> Task statement
Print the data exactly, leaving nothing out.

Recorded data:
"""

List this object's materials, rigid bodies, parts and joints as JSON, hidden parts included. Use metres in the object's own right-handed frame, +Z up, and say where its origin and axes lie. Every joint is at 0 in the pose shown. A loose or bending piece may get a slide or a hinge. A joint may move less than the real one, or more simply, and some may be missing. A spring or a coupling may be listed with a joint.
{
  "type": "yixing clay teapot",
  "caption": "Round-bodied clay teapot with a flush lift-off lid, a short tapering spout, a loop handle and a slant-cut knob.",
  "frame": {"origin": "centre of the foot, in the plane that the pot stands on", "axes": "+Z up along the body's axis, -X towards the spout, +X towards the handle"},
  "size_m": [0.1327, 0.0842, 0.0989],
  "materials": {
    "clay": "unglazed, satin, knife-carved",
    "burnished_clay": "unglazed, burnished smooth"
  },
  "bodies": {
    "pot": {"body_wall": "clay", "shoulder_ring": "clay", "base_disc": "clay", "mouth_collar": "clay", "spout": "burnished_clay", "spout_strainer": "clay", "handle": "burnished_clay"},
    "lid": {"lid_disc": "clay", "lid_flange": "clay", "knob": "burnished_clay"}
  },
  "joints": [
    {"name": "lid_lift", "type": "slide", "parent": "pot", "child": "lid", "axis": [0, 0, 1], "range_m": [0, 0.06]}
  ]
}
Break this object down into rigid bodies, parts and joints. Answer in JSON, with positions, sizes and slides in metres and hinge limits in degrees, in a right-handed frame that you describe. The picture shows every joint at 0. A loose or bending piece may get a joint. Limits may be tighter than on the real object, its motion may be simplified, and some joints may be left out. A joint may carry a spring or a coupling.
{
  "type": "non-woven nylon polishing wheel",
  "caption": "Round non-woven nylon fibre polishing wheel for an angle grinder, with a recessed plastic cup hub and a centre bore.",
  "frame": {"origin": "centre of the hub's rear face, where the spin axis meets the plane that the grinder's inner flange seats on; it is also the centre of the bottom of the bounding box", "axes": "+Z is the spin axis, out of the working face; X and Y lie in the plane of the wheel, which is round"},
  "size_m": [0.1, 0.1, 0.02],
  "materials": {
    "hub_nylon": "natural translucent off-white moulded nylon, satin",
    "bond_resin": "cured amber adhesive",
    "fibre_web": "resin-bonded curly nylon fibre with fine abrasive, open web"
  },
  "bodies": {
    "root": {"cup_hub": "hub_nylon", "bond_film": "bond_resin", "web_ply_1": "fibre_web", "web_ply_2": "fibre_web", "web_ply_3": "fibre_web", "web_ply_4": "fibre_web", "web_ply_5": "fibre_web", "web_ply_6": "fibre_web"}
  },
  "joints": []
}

"""

> Solution to the exercise
List this object's materials, rigid bodies, parts and joints as JSON, hidden parts included. Use metres in the object's own right-handed frame, +Z up, and say where its origin and axes lie. Every joint is at 0 in the pose shown. A loose or bending piece may get a slide or a hinge. A joint may move less than the real one, or more simply, and some may be missing. A spring or a coupling may be listed with a joint.
{
  "type": "yixing clay teapot",
  "caption": "Round-bodied clay teapot with a flush lift-off lid, a short tapering spout, a loop handle and a slant-cut knob.",
  "frame": {"origin": "centre of the foot, in the plane that the pot stands on", "axes": "+Z up along the body's axis, -X towards the spout, +X towards the handle"},
  "size_m": [0.1327, 0.0842, 0.0989],
  "materials": {
    "clay": "unglazed, satin, knife-carved",
    "burnished_clay": "unglazed, burnished smooth"
  },
  "bodies": {
    "pot": {"body_wall": "clay", "shoulder_ring": "clay", "base_disc": "clay", "mouth_collar": "clay", "spout": "burnished_clay", "spout_strainer": "clay", "handle": "burnished_clay"},
    "lid": {"lid_disc": "clay", "lid_flange": "clay", "knob": "burnished_clay"}
  },
  "joints": [
    {"name": "lid_lift", "type": "slide", "parent": "pot", "child": "lid", "axis": [0, 0, 1], "range_m": [0, 0.06]}
  ]
}
Break this object down into rigid bodies, parts and joints. Answer in JSON, with positions, sizes and slides in metres and hinge limits in degrees, in a right-handed frame that you describe. The picture shows every joint at 0. A loose or bending piece may get a joint. Limits may be tighter than on the real object, its motion may be simplified, and some joints may be left out. A joint may carry a spring or a coupling.
{
  "type": "non-woven nylon polishing wheel",
  "caption": "Round non-woven nylon fibre polishing wheel for an angle grinder, with a recessed plastic cup hub and a centre bore.",
  "frame": {"origin": "centre of the hub's rear face, where the spin axis meets the plane that the grinder's inner flange seats on; it is also the centre of the bottom of the bounding box", "axes": "+Z is the spin axis, out of the working face; X and Y lie in the plane of the wheel, which is round"},
  "size_m": [0.1, 0.1, 0.02],
  "materials": {
    "hub_nylon": "natural translucent off-white moulded nylon, satin",
    "bond_resin": "cured amber adhesive",
    "fibre_web": "resin-bonded curly nylon fibre with fine abrasive, open web"
  },
  "bodies": {
    "root": {"cup_hub": "hub_nylon", "bond_film": "bond_resin", "web_ply_1": "fibre_web", "web_ply_2": "fibre_web", "web_ply_3": "fibre_web", "web_ply_4": "fibre_web", "web_ply_5": "fibre_web", "web_ply_6": "fibre_web"}
  },
  "joints": []
}